Everyone by now is well and truly aware of the effects of inflation. We are feeling it in our weekly grocery bills, energy, petrol and other costs. The other pain a lot of people are feeling is from rising interest rates. Interest rates have been hiked in order to bring inflation under control, but how well has that worked? Not so well at all so far.
If inflation remains unable to be brought under control, it will be one of the greatest underlying risks to the economy in Australia and the wealth divide will become much greater as a result.
Inflation is visible wherever you go
We are being told at the moment that inflation is slowly coming under control, but where is the evidence? When you go to the supermarket, you can see it in what seem like small price increases. If something goes from $10 to $11, it doesn’t sound like much, but it’s a 10% price increase. All these little price increases can add up to a lot more money by the time you fill a trolley and take it to the checkout.
The government and the RBA are talking the talk, but has that helped you so far? Far from it. As a matter of fact, if you’re paying off a mortgage, it’s likely that you’re the one doing the heavy lifting. As b Invested founder Nathan Birch likes to point out, the government isn’t coming to save you. You need your own strategy to protect yourself and your wealth for the future.
Cash is trash
Nathan says cash is trash. He likes cashflow, because the cash flows into his bank account and he spends it on something that will advance his position. He even has a rule that at the end of each day, he has no cash in his account. He spends it on bills, debt, or investments, because each day it hasn’t been used it will be worth less than the day before. He also knows that more will flow into his account the next day because of how many investments, businesses and income streams he has going.

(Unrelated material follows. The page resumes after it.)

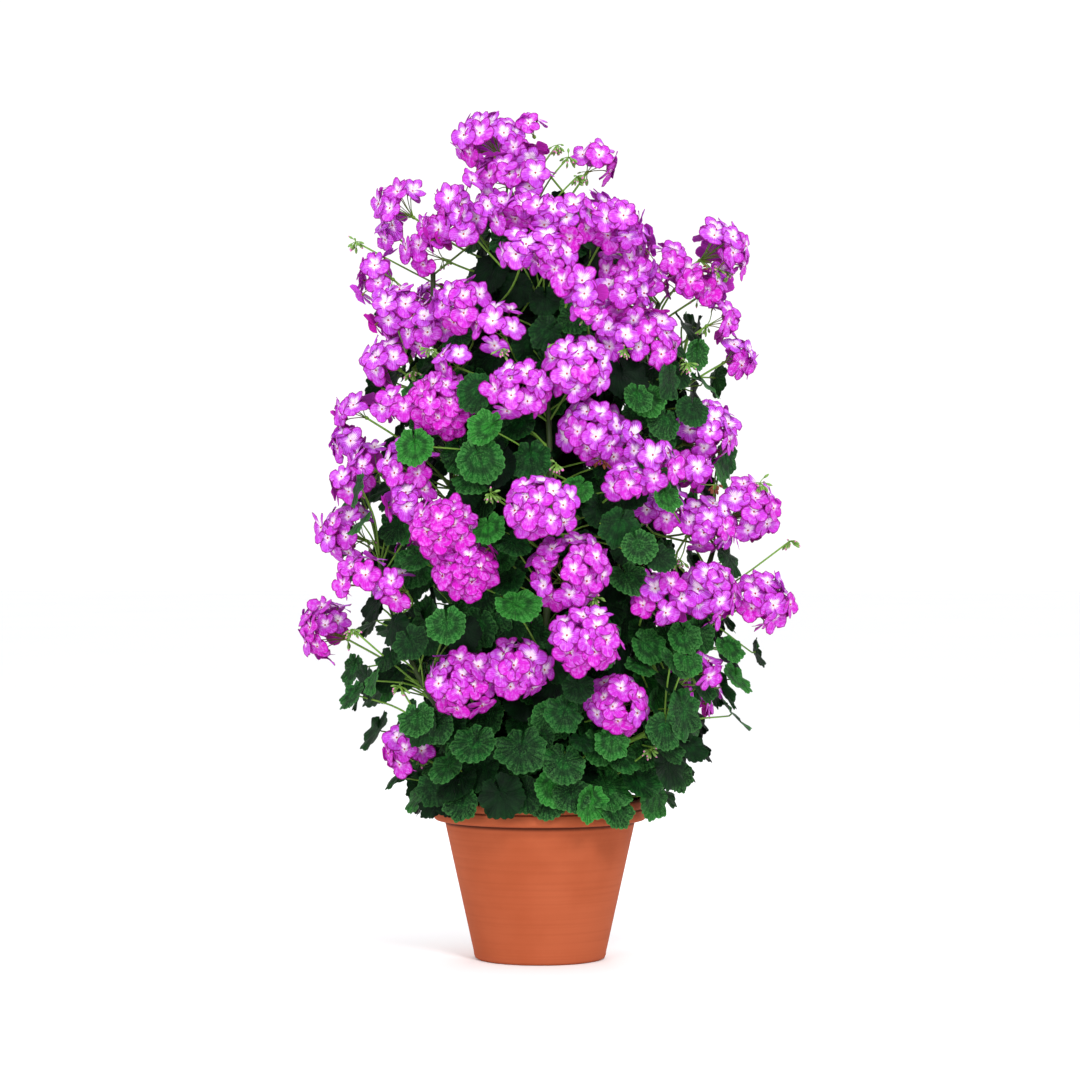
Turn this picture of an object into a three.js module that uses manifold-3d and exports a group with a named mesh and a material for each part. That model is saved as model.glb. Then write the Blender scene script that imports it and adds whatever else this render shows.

Using the cash to buy assets means you are taking something that depreciates and turning it into something that appreciates in value.
Look at the housing market over time. When was the last time you heard someone say they were happy they sold a property 10 years ago? They never do because the property is almost always worth more 10 years later, while the money they received from it is worth less than it was 10 years earlier.
Other things to consider
What will keep you earning over the next period of your life? Will you have multiple income streams helping you? Will your job still be relevant in the future? Are you in a recession-proof industry, or might you end up out of work? There are already recessionary traits in many businesses out there as people are forced to cut back spending to deal with inflation.
The worst pain of all will be felt if hyperinflation ends up occurring. It has happened many times in history in places like Germany, Hungary, Zimbabwe and now Turkey. In a hyperinflationary scenario, everyone might become billionaires, but the money won’t buy anything.
How to prepare
You can start with small things. Grow some fruit and veg in the yard, maybe get some chickens that can provide eggs. Having some level of self-sufficiency is important because it can alleviate some of the potential pain of inflation.
Then, think about not just how to save money, but how you can access more income from the inflation. If you have assets bringing in income, can you increase it and improve your cashflow streams? You can create and plan for the inflation to benefit you so that you can collect that inflated cashflow.